━━ ROWS ━━

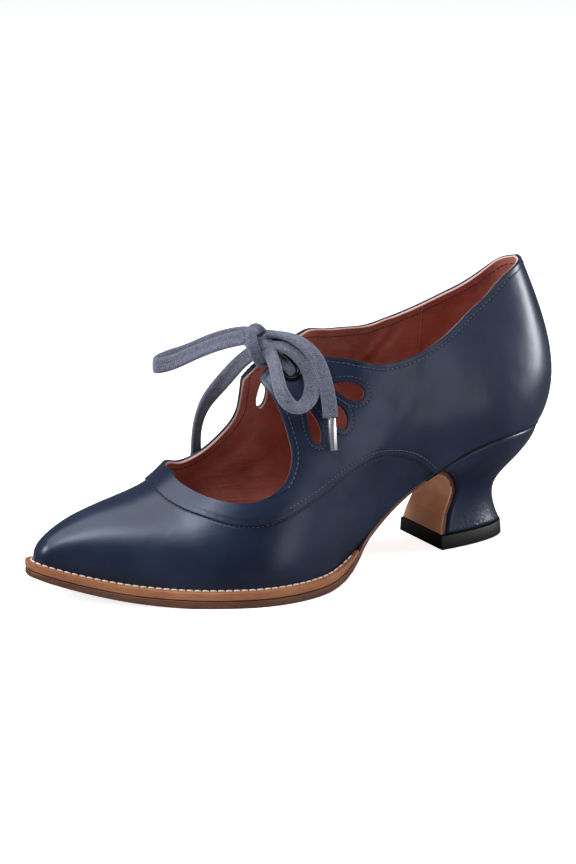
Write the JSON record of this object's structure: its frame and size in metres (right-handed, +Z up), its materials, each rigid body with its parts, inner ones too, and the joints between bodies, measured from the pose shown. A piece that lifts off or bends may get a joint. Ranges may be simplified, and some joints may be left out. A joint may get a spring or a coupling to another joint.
{
  "type": "lace up heel",
  "caption": "Laced leather pump for the left foot: hollow upper with a keyhole throat and cut-outs, welted sole, waisted covered heel and a tied lace.",
  "frame": {"origin": "under the middle of the top lift, on the floor", "axes": "+X to the toe, +Y to the outer (lateral) side, +Z up"},
  "size_m": [0.2387, 0.0892, 0.1205],
  "materials": {
    "leather_navy": "smooth polished leather",
    "leather_lining": "matte grained lining leather",
    "leather_tan": "natural cut leather",
    "leather_sole": "stained sole leather",
    "rubber_black": "matte rubber",
    "eyelet_black": "gloss black metal",
    "cotton_navy": "woven cotton",
    "tip_silver": "bright metal"
  },
  "bodies": {
    "root": {"upper": "leather_navy", "insole": "leather_lining", "welt": "leather_tan", "outsole": "leather_sole", "heel": "leather_navy", "top_lift": "rubber_black", "eyelet_lateral": "eyelet_black", "eyelet_medial": "eyelet_black", "lace_bar": "cotton_navy", "lace_knot": "cotton_navy", "lace_lead_medial": "cotton_navy", "lace_lead_lateral": "cotton_navy", "lace_loop_medial": "cotton_navy", "lace_loop_lateral": "cotton_navy", "lace_tail_medial": "cotton_navy", "lace_tail_lateral": "cotton_navy", "lace_tip_medial": "tip_silver", "lace_tip_lateral": "tip_silver"}
  },
  "joints": []
}
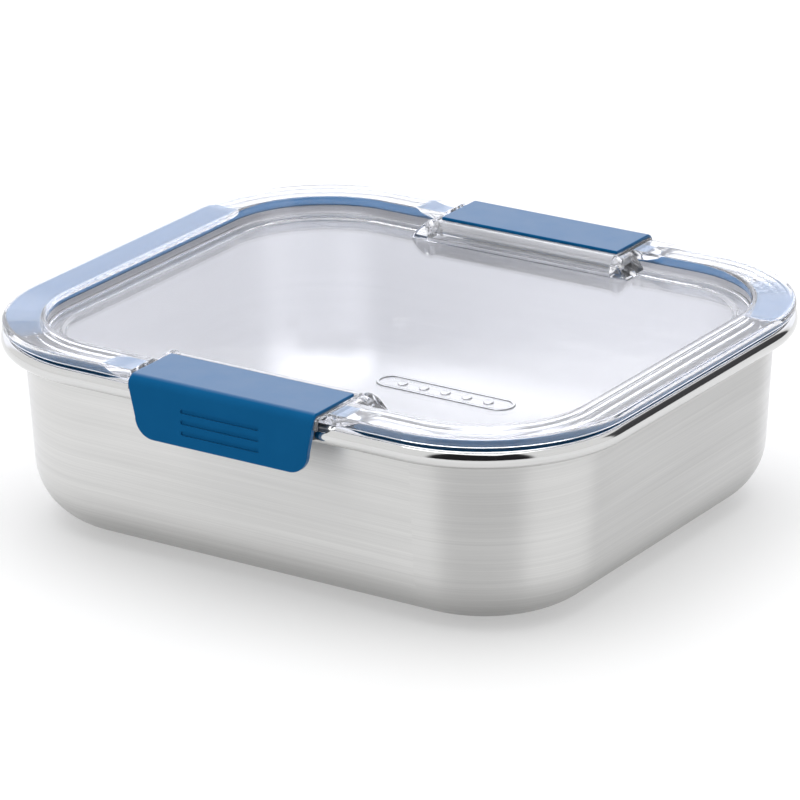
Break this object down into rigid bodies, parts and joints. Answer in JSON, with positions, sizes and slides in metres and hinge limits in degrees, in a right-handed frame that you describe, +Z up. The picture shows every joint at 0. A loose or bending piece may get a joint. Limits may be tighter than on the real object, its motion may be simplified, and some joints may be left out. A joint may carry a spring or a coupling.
{
  "type": "lunch box",
  "caption": "Rectangular steel lunch box with a clear press-on lid, a soft seal ring and a hinged clip on each long side.",
  "frame": {"origin": "centre of the base, on the surface the box stands on", "axes": "+Z up, +X along the long sides that carry the clips, -Y towards the front clip"},
  "size_m": [0.2, 0.18, 0.061],
  "materials": {
    "steel": "satin brushed wall, polished rolled rim",
    "clear_lid": "polished clear moulding",
    "seal_silicone": "smooth matte silicone",
    "clear_clip": "polished clear moulding",
    "grip_soft": "fine satin soft-touch overmould"
  },
  "bodies": {
    "tub": {"steel_tub": "steel"},
    "lid": {"lid_shell": "clear_lid", "lid_seal": "seal_silicone"},
    "front_clip": {"front_clip_frame": "clear_clip", "front_clip_grip": "grip_soft"},
    "rear_clip": {"rear_clip_frame": "clear_clip", "rear_clip_grip": "grip_soft"}
  },
  "joints": [
    {"name": "lid_lift", "type": "slide", "parent": "tub", "child": "lid", "axis": [0, 0, 1], "range_m": [0, 0.07]},
    {"name": "front_latch", "type": "hinge", "parent": "lid", "child": "front_clip", "pos_m": [0, -0.06705, 0.0581], "axis": [-1, 0, 0], "range_deg": [0, 150]},
    {"name": "rear_latch", "type": "hinge", "parent": "lid", "child": "rear_clip", "pos_m": [0, 0.06705, 0.0581], "axis": [1, 0, 0], "range_deg": [0, 150]}
  ]
}
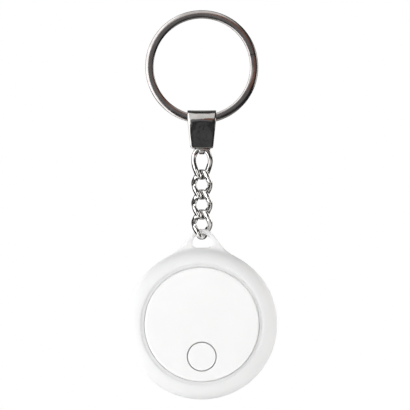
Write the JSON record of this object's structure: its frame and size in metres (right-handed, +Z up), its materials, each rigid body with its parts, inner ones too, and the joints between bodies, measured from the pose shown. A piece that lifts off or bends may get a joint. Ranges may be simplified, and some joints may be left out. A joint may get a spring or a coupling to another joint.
{
  "type": "bluetooth tracker tag",
  "caption": "Round white tracker tag with a frosted ring case and lug, a front push button and a twist-lock battery door, hung by a curb chain and folded strap from a flat split key ring.",
  "frame": {"origin": "highest point of the key ring's inner edge, where the whole thing hangs, in the ring's middle plane", "axes": "+Z up the hanging chain, -Y out of the face with the button, +X to the right seen from the front"},
  "size_m": [0.04, 0.0082, 0.1033],
  "materials": {
    "ring_steel": "polished nickel-plated spring steel",
    "strap_steel": "smooth plated sheet steel, dark",
    "chain_chrome": "bright plated wire",
    "frosted_frame": "frosted translucent moulding",
    "white_cover": "smooth satin white moulding",
    "white_button": "smooth satin white moulding",
    "white_door": "fine-textured white moulding",
    "seal_rubber": "black silicone",
    "board_laminate": "green solder mask on glass laminate",
    "black_resin": "moulded black epoxy",
    "can_metal": "tinned sheet can",
    "led_lens": "clear epoxy over a phosphor",
    "capacitor_ceramic": "tan ceramic with tinned ends",
    "plunger_plastic": "black nylon",
    "cell_can": "brushed plated can",
    "tray_plastic": "dark grey moulding",
    "contact_bronze": "plated phosphor bronze",
    "screw_steel": "zinc-plated steel",
    "sounder_brass": "bright brass disc",
    "sounder_ceramic": "silvered ceramic disc"
  },
  "bodies": {
    "key_ring": {"split_ring": "ring_steel"},
    "strap": {"bail_strap": "strap_steel"},
    "link_1": {"chain_link_1": "chain_chrome"},
    "link_2": {"chain_link_2": "chain_chrome"},
    "link_3": {"chain_link_3": "chain_chrome"},
    "link_4": {"chain_link_4": "chain_chrome"},
    "tag": {"case_frame": "frosted_frame", "front_cover": "white_cover", "circuit_board": "board_laminate", "radio_chip": "black_resin", "crystal": "can_metal", "chip_antenna": "black_resin", "status_led": "led_lens", "buzzer_inductor": "black_resin", "decoupling_capacitor_1": "capacitor_ceramic", "decoupling_capacitor_2": "capacitor_ceramic", "decoupling_capacitor_3": "capacitor_ceramic", "switch_body": "can_metal", "coin_cell": "cell_can", "battery_tray": "tray_plastic", "battery_contact_negative": "contact_bronze", "battery_contact_positive": "contact_bronze", "tray_screw_1": "screw_steel", "tray_screw_2": "screw_steel", "tray_screw_3": "screw_steel", "tray_screw_4": "screw_steel", "buzzer_plate": "sounder_brass", "buzzer_ceramic": "sounder_ceramic", "buzzer_spring_1": "contact_bronze", "buzzer_spring_2": "contact_bronze", "door_seal": "seal_rubber"},
    "button": {"button_cap": "white_button"},
    "plunger": {"switch_plunger": "plunger_plastic"},
    "door": {"battery_door": "white_door"}
  },
  "joints": [
    {"name": "strap_swing", "type": "hinge", "parent": "key_ring", "child": "strap", "pos_m": [0, 0, -0.02672], "axis": [1, 0, 0], "range_deg": [-120, 120]},
    {"name": "link_1_swing", "type": "hinge", "parent": "strap", "child": "link_1", "pos_m": [0, 0, -0.03472], "axis": [-1, 0, 0], "range_deg": [-20, 70]},
    {"name": "link_2_swing", "type": "hinge", "parent": "link_1", "child": "link_2", "pos_m": [0, 0, -0.04212], "axis": [0.7071, 0.7071, 0], "range_deg": [-75, 75]},
    {"name": "link_3_swing", "type": "hinge", "parent": "link_2", "child": "link_3", "pos_m": [0, 0, -0.04602], "axis": [-0.7071, 0.7071, 0], "range_deg": [-75, 75]},
    {"name": "link_4_swing", "type": "hinge", "parent": "link_3", "child": "link_4", "pos_m": [0, 0, -0.05272], "axis": [-0.7071, -0.7071, 0], "range_deg": [-75, 75]},
    {"name": "tag_swing", "type": "hinge", "parent": "link_4", "child": "tag", "pos_m": [0, 0, -0.05665], "axis": [1, 0, 0], "range_deg": [-40, 40]},
    {"name": "button_press", "type": "slide", "parent": "tag", "child": "button", "axis": [0, 1, 0], "range_m": [0, 0.0003], "stiffness_N_per_m": 50},
    {"name": "plunger_press", "type": "slide", "parent": "tag", "child": "plunger", "axis": [0, 1, 0], "range_m": [0, 0.0003]},
    {"name": "door_turn", "type": "hinge", "parent": "tag", "child": "door", "pos_m": [0, 0, -0.08121], "axis": [0, 1, 0], "range_deg": [0, 30]}
  ],
  "couplings": [
    {"joint": "plunger_press", "follows": "button_press", "ratio": 1}
  ]
}
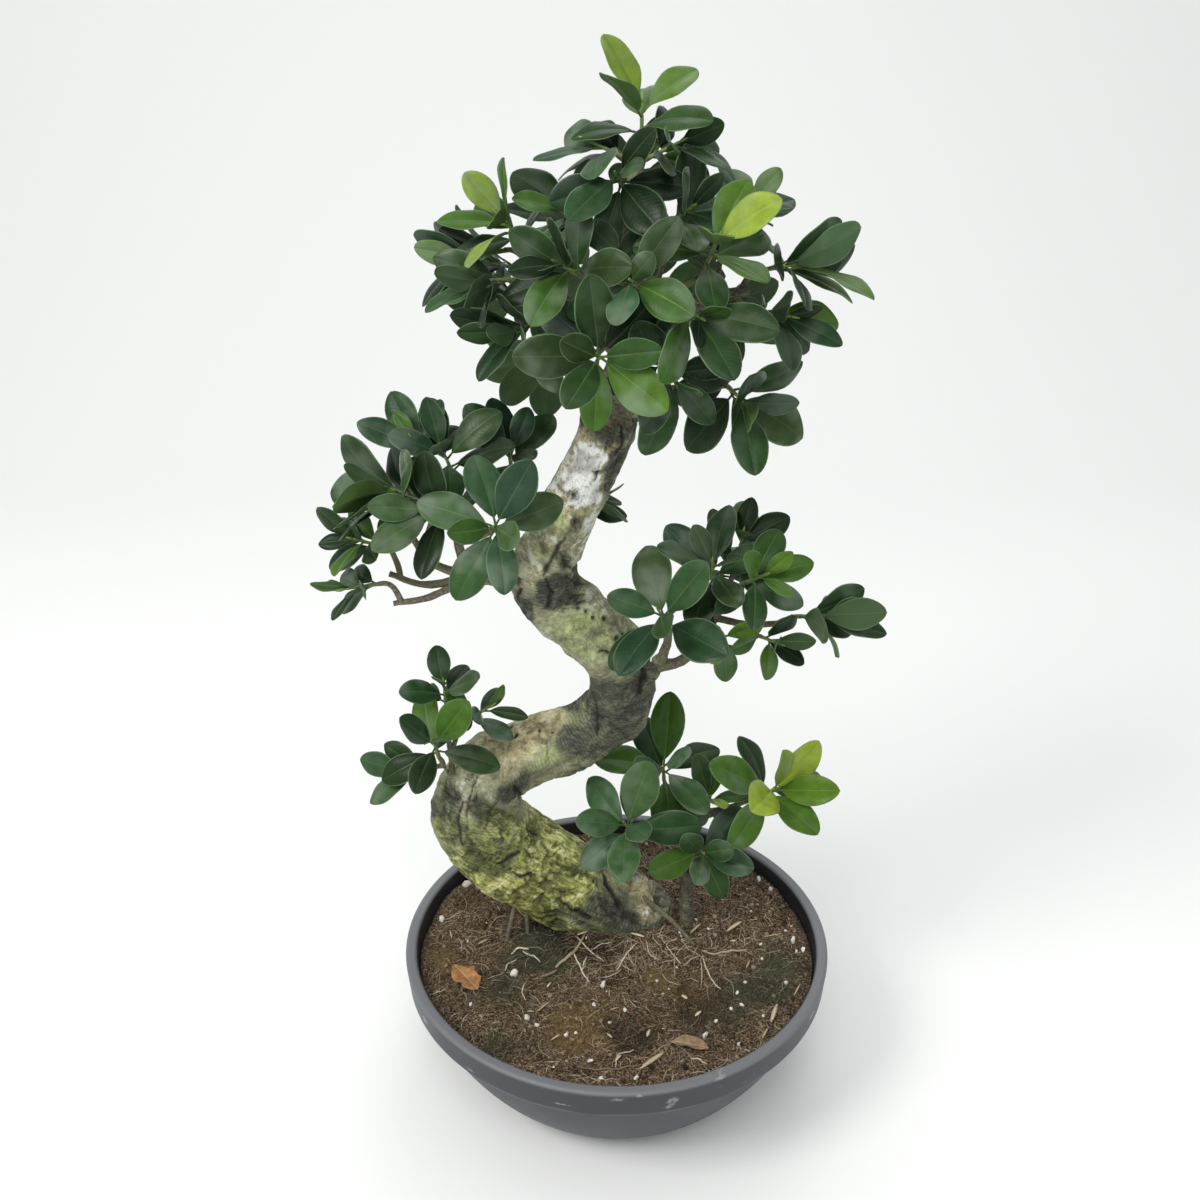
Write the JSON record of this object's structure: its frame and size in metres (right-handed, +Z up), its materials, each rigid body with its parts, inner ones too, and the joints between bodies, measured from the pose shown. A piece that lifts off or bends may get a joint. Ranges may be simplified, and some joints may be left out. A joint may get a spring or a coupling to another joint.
{
  "type": "ginseng ficus in a bowl",
  "caption": "Ginseng ficus bonsai with an S-shaped trunk and leafy pads, growing in a wide low round plastic bowl of soil.",
  "frame": {"origin": "centre of the bowl's flat base, on the surface that the bowl stands on", "axes": "+Z up, +X to the right and -Y towards the viewer of the picture's front side"},
  "size_m": [0.4252, 0.36, 0.8328],
  "materials": {
    "bowl": "satin dark slate grey moulded plastic",
    "soil": "damp fibrous brown potting soil with pale fine roots",
    "bark": "grey-brown bark with green algae and moss, paler on the upper trunk",
    "foliage": "leathery dark green leaves with a soft gloss",
    "young_foliage": "leathery bright yellow-green young leaves with a soft gloss",
    "dry_leaf": "dry matt brown leaf"
  },
  "bodies": {
    "root": {"bowl": "bowl", "soil": "soil", "trunk": "bark", "crown_top": "young_foliage", "crown_leader_left": "foliage", "crown_leader_right": "foliage", "crown_leader_front": "foliage", "crown_leader_back": "foliage", "crown_high_left": "foliage", "crown_high_right": "foliage", "crown_left_top": "young_foliage", "crown_left_end": "foliage", "crown_left_middle": "foliage", "crown_left_low": "foliage", "crown_front_left": "foliage", "crown_front": "foliage", "crown_front_low": "foliage", "crown_right_low": "foliage", "crown_right_front": "young_foliage", "crown_middle": "foliage", "crown_front_right": "foliage", "crown_right_end": "foliage", "crown_right_middle": "foliage", "crown_right_top": "foliage", "left_front": "foliage", "left_end": "foliage", "left_middle": "foliage", "left_top": "foliage", "left_back": "foliage", "left_low_end": "foliage", "left_lowest": "foliage", "left_behind": "foliage", "right_left": "foliage", "right_top": "foliage", "right_high": "foliage", "right_middle": "young_foliage", "right_end": "foliage", "right_low": "foliage", "right_under": "young_foliage", "right_back": "foliage", "low_front": "foliage", "low_top": "foliage", "low_right": "foliage", "low_under": "foliage", "side_front": "foliage", "side_left": "foliage", "side_middle": "foliage", "side_right": "young_foliage", "side_low": "foliage", "left_rise": "foliage", "crown_left_low_far": "foliage", "crown_front_left_far": "foliage", "crown_front_far": "foliage", "crown_right_low_far": "foliage", "crown_right_front_far": "foliage", "crown_front_right_far": "foliage", "crown_right_end_far": "foliage", "crown_right_middle_far": "foliage", "fallen_leaf_orange": "dry_leaf", "fallen_leaf_brown": "dry_leaf"}
  },
  "joints": []
}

━━━

> _INSTRUCTION_
Gather all lines of the records that include the word "picture".

> _SOLUTION TO THE EXERCISE_
Break this object down into rigid bodies, parts and joints. Answer in JSON, with positions, sizes and slides in metres and hinge limits in degrees, in a right-handed frame that you describe, +Z up. The picture shows every joint at 0. A loose or bending piece may get a joint. Limits may be tighter than on the real object, its motion may be simplified, and some joints may be left out. A joint may carry a spring or a coupling.
  "frame": {"origin": "centre of the bowl's flat base, on the surface that the bowl stands on", "axes": "+Z up, +X to the right and -Y towards the viewer of the picture's front side"},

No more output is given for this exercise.